Members of the Heaven's Gate cult wore purple shrouds and Nike shoes during the suicide.

David McNew/Newsmakers/Getty Images

In the 1970s, Marshall Applewhite and Bonnie Nettles came to believe that they were the two witnesses referenced in chapter 11 of the Book of Revelation. They began preaching and gaining followers in California and Oregon with apocalyptic prophecies about how salvation would come (for those who were prepared) in the form of a spaceship. There, their bodies would be kept in a cocoon state to transform their bodies for heaven.

The group was known as "Human Individual Metamorphosis," and then later "Total Overcomers Anonymous," before becoming "Heaven's Gate" in the 1990s. Members had to live with the group as well as give up their possessions and family. To perfect themselves for salvation, Applewhite encouraged members to detach themselves from emotion and give up sex entirely. Members dressed androgynously with loose clothing and closely-shaved shaved hair.

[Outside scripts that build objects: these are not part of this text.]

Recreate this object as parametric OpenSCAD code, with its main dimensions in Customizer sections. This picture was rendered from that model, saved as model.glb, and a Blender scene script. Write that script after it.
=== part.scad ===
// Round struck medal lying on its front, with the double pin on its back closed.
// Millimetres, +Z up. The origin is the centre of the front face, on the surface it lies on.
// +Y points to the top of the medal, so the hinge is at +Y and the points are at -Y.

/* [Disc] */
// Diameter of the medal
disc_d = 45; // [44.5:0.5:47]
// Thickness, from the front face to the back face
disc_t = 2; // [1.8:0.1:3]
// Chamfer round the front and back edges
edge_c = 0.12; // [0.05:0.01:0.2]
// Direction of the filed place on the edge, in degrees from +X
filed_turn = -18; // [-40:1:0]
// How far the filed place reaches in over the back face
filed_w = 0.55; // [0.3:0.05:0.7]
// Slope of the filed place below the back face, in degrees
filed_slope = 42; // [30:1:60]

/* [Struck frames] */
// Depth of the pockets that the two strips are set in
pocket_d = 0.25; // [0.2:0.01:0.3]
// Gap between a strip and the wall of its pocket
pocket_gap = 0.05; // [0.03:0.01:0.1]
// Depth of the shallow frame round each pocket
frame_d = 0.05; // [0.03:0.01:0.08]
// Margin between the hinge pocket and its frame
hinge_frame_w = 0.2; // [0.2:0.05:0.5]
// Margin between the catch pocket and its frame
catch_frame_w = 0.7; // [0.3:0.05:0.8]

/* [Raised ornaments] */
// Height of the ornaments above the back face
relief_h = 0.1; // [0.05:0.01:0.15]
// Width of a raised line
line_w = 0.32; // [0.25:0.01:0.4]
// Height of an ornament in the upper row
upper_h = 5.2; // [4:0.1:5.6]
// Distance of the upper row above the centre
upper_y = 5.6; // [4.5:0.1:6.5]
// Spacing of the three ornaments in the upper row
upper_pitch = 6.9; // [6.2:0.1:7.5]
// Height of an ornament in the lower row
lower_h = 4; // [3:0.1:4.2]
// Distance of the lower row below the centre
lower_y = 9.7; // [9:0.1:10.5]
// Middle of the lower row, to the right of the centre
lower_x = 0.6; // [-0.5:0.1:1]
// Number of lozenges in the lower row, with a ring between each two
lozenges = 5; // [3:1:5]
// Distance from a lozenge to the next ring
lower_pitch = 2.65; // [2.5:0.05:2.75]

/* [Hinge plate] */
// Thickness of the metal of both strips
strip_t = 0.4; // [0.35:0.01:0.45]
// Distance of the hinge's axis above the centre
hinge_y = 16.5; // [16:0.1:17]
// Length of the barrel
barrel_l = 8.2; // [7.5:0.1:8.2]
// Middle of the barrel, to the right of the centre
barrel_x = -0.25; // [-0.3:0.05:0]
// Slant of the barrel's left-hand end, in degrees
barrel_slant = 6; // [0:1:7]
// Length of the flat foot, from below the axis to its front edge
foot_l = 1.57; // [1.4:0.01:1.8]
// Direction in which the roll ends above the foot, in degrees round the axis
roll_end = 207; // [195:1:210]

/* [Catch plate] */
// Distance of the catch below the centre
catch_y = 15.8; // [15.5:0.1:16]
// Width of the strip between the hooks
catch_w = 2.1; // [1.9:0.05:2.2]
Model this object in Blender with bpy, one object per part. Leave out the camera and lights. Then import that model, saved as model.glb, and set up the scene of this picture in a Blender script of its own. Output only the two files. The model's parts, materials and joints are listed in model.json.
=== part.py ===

Never consisting of more than about 60 people, the small group receded from public during much of its existence, finally coming out to proselytize once again in 1993. Over the next few years, using the emerging popularity of the Internet, they set up a Web site to help spread their message. In 1997, the Hale-Bopp comet was approaching close to earth, and a rumor suggested that a UFO was following it. The group took this rumor very seriously and became convinced that their salvation would finally come.

In March 1997, all 39 members were found dead from apparent suicide in preparation for their transition to heaven.